We first create a Google Vision API client which we will use to submit the image, once we have that, we will create the new image from the URL we got as part of the process variables. This actually saves us some memory because we don’t download the image, and then submit it but rather send a reference to the Reader object directly to the Google Vision API NewImageFromReader method. We also create a emotions variable to store the results of the Google Vision API.

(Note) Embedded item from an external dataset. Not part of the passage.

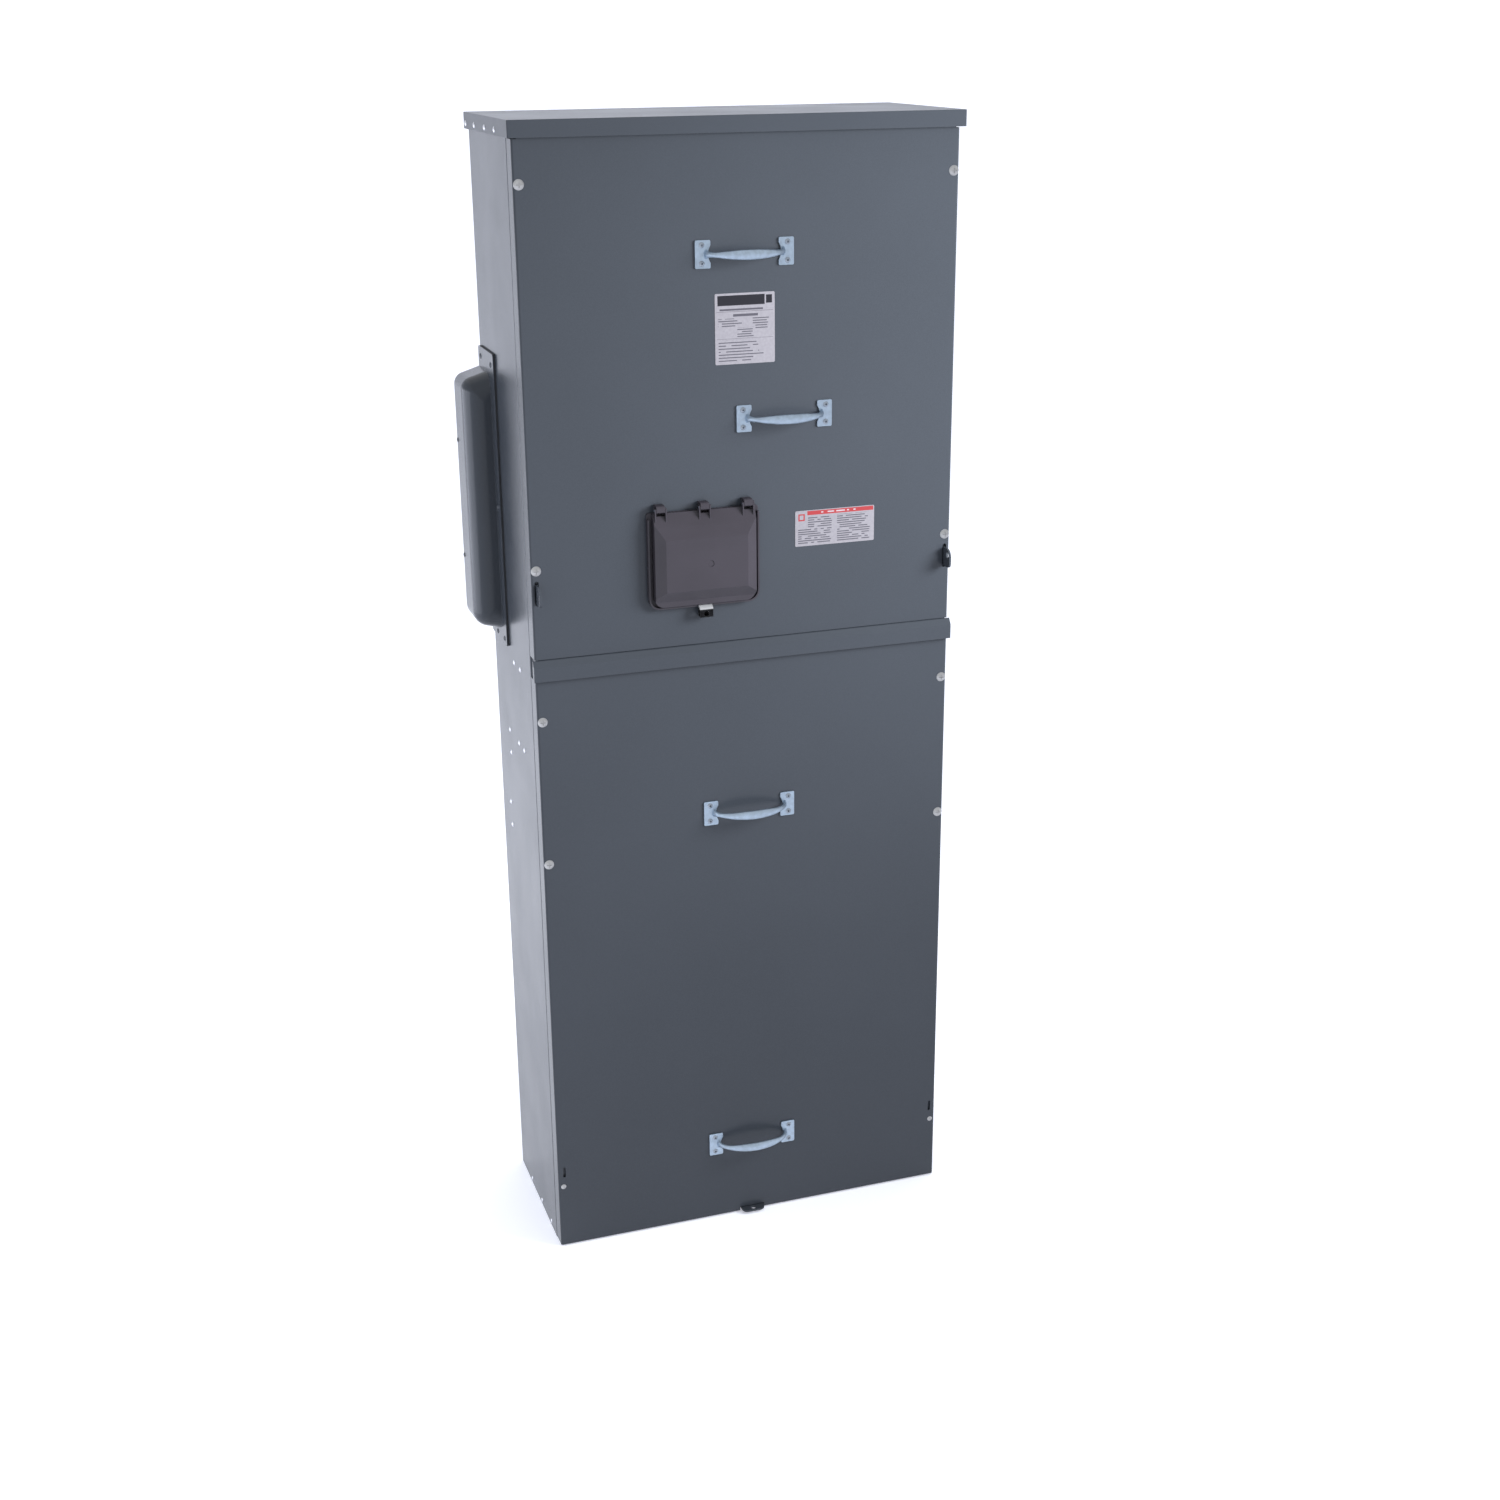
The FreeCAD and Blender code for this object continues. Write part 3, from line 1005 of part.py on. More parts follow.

When we submit the image to Google, we will get back an annotations object from Google. We are not interested in everything in this object, so I created an interestingAnnotations JSON object that has the parameters we will use to dispense candy:

type interestingAnnotations struct {
	DetectionConfidence    float64 `json:"detection_confidence"`
	LandmarkingConfidence  float64 `json:"landmarking_confidence"`
	JoyLikelihood          int     `json:"joy_likelihood"`
	SorrowLikelihood       int     `json:"sorrow_likelihood"`
	AngerLikelihood        int     `json:"anger_likelihood"`
	SurpriseLikelihood     int     `json:"surprise_likelihood"`
	UnderExposedLikelihood int     `json:"under_exposed_likelihood"`
	BlurredLikelihood      int     `json:"blurred_likelihood"`
	HeadwearLikelihood     int     `json:"headwear_likelihood"`
}

We can then go through the larger annotations object and gather the things we want:

  for i, annotation := range annotations {
		goodStuff := interestingAnnotations{}
		data, err := json.Marshal(annotation)
		if err != nil {
			log.Fatal(err)
		}
		err = json.Unmarshal(data, &goodStuff)
		if err != nil {
			log.Fatal(err)
		}
		dPrintln("  Face", i)
		emotions.Anger = annotation.AngerLikelihood.String()
		emotions.AngerNumber = goodStuff.AngerLikelihood
		dPrintln("    Anger:", annotation.AngerLikelihood)
		emotions.Joy = annotation.JoyLikelihood.String()
		emotions.JoyNumber = goodStuff.JoyLikelihood
		dPrintln("    Joy:", annotation.JoyLikelihood)
		emotions.Surprise = annotation.SurpriseLikelihood.String()
		emotions.SurpriseNumber = goodStuff.SurpriseLikelihood
		dPrintln("    Surprise:", annotation.SurpriseLikelihood)
		emotions.Sorrow = annotation.SorrowLikelihood.String()
		emotions.SorrowNumber = goodStuff.SorrowLikelihood
		dPrintln("    Sorrow:", annotation.SorrowLikelihood)
	}

We will then return this emotions object, from which we will submit the task variables:

  variables := make(map[string]interface{})
	variables["isPicture"] = emote.IsPicture
	variables["Joy"] = emote.Joy
	variables["JoyNumber"] = emote.JoyNumber
	variables["Anger"] = emote.Anger
	variables["AngerNumber"] = emote.AngerNumber
	variables["Surprise"] = emote.Surprise
	variables["SurpriseNumber"] = emote.SurpriseNumber
	variables["Sorrow"] = emote.Sorrow
	variables["SorrowNumber"] = emote.SorrowNumber
	dPrintf("%+v\n", variables)
	request, err := client.NewCompleteJobCommand().JobKey(jobKey).VariablesFromMap(variables)
	if err != nil {
		failJob(client, job)
		return
	}
	dPrintln("Complete job", jobKey, "of type", job.Type)
	ctx := context.Background()
	_, err = request.Send(ctx)
	if err != nil {
		panic(err)
	}

I’m returning the String values, but when we look at the DMN table you will see that they are unused. We could use them in the process if we wanted to, but for this exercise we will just use the Number values.